Partiamo dal raccogliere immagini care ad ogni partecipante in genere fotografie di famiglia, foto personali nelle diverse età della vita. Stimolando però una osservazione meno consueta e abituale. Ad esempio prendendo in considerazione elementi delle foto/immagini considerati marginali e privi di sostanza. Ci si esercita, fra immagini e scrittura a costruire, decostruire, cancellare, introdurre. Ci si dispone a scoperte inedite. Si procede poi verso una personale autorappresentazione nella quale ognuno possa riconoscere e vedere riconosciuta una storia di sé più ricca, più articolata, più vicina all’idea attuale di sé stessi.
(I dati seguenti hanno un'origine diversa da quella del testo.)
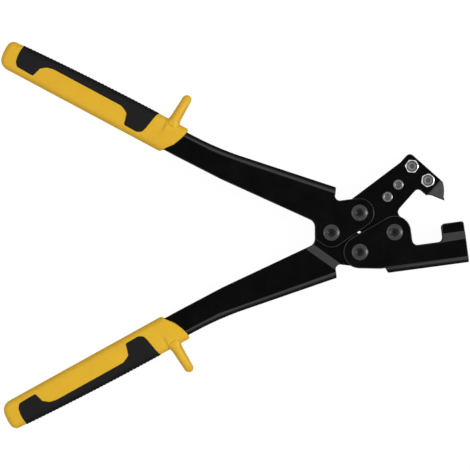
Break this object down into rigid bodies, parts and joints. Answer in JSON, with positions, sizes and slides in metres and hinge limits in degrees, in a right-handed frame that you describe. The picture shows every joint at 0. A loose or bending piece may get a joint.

I corsi di autobiografia spuntano come funghi. È maggiore la voglia di raccontarsi, di fare i conti col proprio vissuto o di condividere le proprie esperienze?
Non saprei con certezza….nei laboratori da me condotti ho sempre chiesto un incontro preliminare con ognuna delle interessate. Per conoscerci e affidarsi reciprocamente, per esplicitare le proprie attese e o per dissipare eventuali timori o illusioni. Chiarisco che il laboratorio è una occasione di scoperta, apertura verso una più ampia conoscenza di sé. Molto gratificante ma impegnativa. Cosa succede in un laboratorio non si riesce descrivere pienamente. Si fa facendolo. La persona deve sentire un bisogno o un desiderio, sentirsi sospinta, al cercare dentro di sé, da un po’ di inquietudine esistenziale e accogliere l’imprevisto.
Consigli per chi desidera partecipare?
Serve veramente poco, giusto l’essenziale: una penna, un quaderno e … una vita
Grazie Fulvia, alla prossima chiacchierata.